Following a severe crisis in 2014-15, the economy is growing again-by 2.3 percent
in 2016-and the flexible exchange rate and tight fiscal and monetary policies have
greatly reduced internal and external imbalances. GDP, which declined from its
peak of US$183 billion in 2013 to US$90 billion in 2015, is now recovering at a
growth above 2% and is expected to grow at 3.2% in 2018. Growth is projected at
3.5%-4% in the medium term (IMF).
The current account deficit fell sharply, from over 9% of GDP in 2013 to 3.6% of
GDP in 2016 and reserves-while still low-have more than doubled to US$17.6
billion (end of 2017 target at US$21.3 billion). The overall fiscal deficit-including
the energy sector’s quasi-fiscal losses, which had increased to 10 percent of GDP
in 2014, declined to 2.3% of GDP in 2016, supported by strong spending control
and the decision to raise energy tariffs to market levels.

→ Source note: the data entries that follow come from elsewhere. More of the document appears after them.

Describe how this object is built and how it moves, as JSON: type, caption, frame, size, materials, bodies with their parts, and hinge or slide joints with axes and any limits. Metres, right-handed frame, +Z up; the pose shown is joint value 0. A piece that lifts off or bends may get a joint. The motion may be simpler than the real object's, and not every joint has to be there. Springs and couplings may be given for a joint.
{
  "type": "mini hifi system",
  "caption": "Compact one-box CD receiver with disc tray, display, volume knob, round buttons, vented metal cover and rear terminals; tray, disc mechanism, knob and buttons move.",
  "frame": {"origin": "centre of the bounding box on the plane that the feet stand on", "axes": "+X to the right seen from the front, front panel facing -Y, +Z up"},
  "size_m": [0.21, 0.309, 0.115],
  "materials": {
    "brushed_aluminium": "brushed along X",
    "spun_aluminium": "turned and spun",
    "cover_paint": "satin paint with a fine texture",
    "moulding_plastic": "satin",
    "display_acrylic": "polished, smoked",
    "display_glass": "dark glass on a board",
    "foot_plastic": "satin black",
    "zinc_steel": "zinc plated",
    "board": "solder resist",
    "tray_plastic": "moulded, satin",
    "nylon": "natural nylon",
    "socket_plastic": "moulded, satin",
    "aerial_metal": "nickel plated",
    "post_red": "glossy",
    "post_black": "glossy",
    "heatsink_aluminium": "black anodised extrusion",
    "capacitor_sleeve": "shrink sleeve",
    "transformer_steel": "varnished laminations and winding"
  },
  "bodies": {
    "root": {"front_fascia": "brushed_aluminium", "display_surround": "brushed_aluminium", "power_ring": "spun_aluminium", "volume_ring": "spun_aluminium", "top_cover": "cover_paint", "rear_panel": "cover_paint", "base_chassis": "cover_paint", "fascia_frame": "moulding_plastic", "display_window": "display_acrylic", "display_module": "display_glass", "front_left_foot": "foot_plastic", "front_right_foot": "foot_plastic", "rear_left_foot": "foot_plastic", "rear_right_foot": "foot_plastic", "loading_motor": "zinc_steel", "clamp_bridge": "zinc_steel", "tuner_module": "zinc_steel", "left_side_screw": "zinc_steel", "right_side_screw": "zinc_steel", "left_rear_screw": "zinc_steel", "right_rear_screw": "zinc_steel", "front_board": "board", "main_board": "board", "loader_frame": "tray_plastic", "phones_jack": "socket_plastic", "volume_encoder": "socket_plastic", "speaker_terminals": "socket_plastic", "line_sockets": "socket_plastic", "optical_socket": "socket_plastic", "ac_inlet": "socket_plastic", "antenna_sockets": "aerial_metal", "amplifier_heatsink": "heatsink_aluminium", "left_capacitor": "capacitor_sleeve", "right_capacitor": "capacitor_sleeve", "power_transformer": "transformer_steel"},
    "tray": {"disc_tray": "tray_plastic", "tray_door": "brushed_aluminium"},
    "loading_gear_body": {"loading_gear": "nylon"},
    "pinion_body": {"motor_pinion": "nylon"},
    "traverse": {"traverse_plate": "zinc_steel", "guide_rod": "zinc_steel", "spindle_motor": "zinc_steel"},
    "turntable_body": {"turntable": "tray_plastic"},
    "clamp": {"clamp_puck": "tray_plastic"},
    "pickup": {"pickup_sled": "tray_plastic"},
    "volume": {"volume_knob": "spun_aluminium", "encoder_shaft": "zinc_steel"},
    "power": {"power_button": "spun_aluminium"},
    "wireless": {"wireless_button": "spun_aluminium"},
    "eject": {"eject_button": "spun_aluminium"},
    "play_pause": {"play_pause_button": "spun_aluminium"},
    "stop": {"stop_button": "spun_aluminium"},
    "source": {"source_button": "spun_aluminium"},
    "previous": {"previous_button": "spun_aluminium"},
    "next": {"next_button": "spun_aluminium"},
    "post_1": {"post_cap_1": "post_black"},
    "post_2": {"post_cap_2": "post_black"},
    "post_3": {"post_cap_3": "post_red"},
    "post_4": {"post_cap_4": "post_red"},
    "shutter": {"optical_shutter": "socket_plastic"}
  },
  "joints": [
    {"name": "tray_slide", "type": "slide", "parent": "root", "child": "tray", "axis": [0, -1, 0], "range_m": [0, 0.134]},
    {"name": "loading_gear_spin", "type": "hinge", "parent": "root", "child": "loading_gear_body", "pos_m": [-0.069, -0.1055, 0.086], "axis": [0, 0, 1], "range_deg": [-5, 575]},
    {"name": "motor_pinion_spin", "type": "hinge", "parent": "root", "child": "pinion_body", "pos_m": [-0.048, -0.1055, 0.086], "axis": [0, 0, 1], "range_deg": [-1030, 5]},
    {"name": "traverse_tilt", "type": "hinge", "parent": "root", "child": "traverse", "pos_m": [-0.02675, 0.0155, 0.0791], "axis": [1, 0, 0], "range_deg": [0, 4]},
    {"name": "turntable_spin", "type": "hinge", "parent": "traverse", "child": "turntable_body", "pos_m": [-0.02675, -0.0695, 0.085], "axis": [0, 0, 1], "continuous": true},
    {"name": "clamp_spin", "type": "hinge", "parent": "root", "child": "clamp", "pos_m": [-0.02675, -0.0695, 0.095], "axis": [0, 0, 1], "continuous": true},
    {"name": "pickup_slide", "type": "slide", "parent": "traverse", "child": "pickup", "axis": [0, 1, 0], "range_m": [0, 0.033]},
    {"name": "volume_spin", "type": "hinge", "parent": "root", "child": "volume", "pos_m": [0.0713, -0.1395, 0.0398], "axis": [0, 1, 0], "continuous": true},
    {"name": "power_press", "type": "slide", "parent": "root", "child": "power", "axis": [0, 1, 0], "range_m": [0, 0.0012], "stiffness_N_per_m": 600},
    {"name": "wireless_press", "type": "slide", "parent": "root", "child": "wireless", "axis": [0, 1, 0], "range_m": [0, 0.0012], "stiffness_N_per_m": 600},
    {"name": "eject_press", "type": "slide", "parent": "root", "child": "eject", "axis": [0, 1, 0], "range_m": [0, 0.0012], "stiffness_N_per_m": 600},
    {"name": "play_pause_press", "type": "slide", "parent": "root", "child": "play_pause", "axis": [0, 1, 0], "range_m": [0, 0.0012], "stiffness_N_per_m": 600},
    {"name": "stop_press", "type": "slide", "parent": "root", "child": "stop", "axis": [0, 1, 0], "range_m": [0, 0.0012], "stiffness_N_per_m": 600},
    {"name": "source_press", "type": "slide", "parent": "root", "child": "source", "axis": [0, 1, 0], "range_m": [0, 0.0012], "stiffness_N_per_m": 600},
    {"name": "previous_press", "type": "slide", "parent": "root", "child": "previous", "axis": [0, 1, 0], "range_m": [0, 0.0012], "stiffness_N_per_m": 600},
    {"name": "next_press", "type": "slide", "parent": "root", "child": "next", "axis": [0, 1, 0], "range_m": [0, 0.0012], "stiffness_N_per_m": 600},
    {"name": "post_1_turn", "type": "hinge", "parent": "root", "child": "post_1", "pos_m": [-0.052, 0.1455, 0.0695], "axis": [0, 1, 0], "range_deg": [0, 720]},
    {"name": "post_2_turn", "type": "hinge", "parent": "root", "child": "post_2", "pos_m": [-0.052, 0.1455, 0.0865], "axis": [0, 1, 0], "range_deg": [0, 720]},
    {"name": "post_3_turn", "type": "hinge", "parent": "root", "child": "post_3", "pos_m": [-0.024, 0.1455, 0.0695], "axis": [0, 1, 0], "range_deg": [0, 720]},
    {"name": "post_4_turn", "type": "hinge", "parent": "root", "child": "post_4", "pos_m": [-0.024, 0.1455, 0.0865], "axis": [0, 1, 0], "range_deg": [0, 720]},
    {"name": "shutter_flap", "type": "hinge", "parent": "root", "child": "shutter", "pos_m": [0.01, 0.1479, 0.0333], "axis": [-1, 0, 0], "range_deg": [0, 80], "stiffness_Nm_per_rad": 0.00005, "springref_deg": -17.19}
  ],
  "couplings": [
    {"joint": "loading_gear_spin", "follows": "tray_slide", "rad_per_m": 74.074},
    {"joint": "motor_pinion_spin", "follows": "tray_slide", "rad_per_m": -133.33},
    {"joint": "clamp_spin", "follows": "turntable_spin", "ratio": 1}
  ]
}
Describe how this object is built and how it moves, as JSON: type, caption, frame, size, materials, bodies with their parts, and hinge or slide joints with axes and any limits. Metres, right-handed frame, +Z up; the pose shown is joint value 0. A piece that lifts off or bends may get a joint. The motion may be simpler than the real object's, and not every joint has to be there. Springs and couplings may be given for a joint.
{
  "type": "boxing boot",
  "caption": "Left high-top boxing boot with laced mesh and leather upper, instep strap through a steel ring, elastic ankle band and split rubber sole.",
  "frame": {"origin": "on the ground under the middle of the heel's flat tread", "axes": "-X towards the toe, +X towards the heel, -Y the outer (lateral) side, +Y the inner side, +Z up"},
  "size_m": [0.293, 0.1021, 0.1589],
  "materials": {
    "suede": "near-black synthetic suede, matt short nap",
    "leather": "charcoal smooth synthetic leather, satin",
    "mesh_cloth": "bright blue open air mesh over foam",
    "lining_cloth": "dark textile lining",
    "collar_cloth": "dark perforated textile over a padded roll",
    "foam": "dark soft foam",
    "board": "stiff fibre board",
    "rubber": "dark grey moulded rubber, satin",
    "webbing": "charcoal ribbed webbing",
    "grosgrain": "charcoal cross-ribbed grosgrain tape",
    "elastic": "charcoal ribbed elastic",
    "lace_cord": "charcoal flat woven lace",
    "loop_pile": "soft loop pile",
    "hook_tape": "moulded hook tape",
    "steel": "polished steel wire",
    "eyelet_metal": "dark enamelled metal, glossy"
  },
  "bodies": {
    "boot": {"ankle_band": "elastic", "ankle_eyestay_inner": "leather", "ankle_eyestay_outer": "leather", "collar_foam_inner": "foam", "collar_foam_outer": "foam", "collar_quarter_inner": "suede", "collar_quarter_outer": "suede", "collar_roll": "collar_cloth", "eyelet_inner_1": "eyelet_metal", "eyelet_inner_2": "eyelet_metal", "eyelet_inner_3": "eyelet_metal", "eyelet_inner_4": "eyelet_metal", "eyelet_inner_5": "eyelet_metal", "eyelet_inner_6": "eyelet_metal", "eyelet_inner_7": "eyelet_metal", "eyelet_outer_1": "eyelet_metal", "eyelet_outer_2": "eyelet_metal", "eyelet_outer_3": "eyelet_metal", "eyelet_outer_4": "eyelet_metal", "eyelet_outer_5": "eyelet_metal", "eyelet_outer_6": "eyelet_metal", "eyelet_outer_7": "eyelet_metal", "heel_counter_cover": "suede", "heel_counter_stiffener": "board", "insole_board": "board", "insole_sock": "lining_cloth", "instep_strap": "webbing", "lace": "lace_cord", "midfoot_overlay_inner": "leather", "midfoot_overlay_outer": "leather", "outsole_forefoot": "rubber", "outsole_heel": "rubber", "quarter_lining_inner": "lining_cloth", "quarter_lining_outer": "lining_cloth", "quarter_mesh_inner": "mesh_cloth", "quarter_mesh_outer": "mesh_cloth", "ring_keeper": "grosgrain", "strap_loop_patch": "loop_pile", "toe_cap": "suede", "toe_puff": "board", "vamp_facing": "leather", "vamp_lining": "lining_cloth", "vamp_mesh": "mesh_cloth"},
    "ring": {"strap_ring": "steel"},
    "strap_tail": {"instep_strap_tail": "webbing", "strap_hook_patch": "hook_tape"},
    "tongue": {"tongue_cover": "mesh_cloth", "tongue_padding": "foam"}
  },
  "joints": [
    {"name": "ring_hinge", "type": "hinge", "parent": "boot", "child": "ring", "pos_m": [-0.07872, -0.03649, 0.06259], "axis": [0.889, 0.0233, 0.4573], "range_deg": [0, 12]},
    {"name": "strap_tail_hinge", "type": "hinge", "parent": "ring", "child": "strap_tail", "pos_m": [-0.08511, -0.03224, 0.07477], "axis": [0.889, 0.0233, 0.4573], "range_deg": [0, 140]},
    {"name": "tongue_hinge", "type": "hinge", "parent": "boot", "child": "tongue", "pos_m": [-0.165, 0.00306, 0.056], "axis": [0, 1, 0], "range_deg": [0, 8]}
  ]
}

Inflation has fallen steadily from its peak of 61% in April 2015 to 12.4% by end-
2016, well within the target range of the NBU. It is projected to reach 9% in 2017
and 5% in the medium term.
Ukraine has entered into a 4-year Extended Fund Facility (EFF) with IMF in
March 2015 for US$17.5 billion. Following the third review by IMF the fourth
tranche of US$1 billion was approved which would bring total disbursements
under the arrangement to about US$8.38 billion. The EFF aims to put the economy
on the path to recovery, restore external sustainability, strengthen public finances,
maintain financial stability, and support economic growth by advancing structural
and governance reforms, while protecting the most vulnerable.
The Ukrainian administration showed commitment to reforms by nationalising the
largest private bank, Privatbank, and liquidating over 100 banks within 3 years.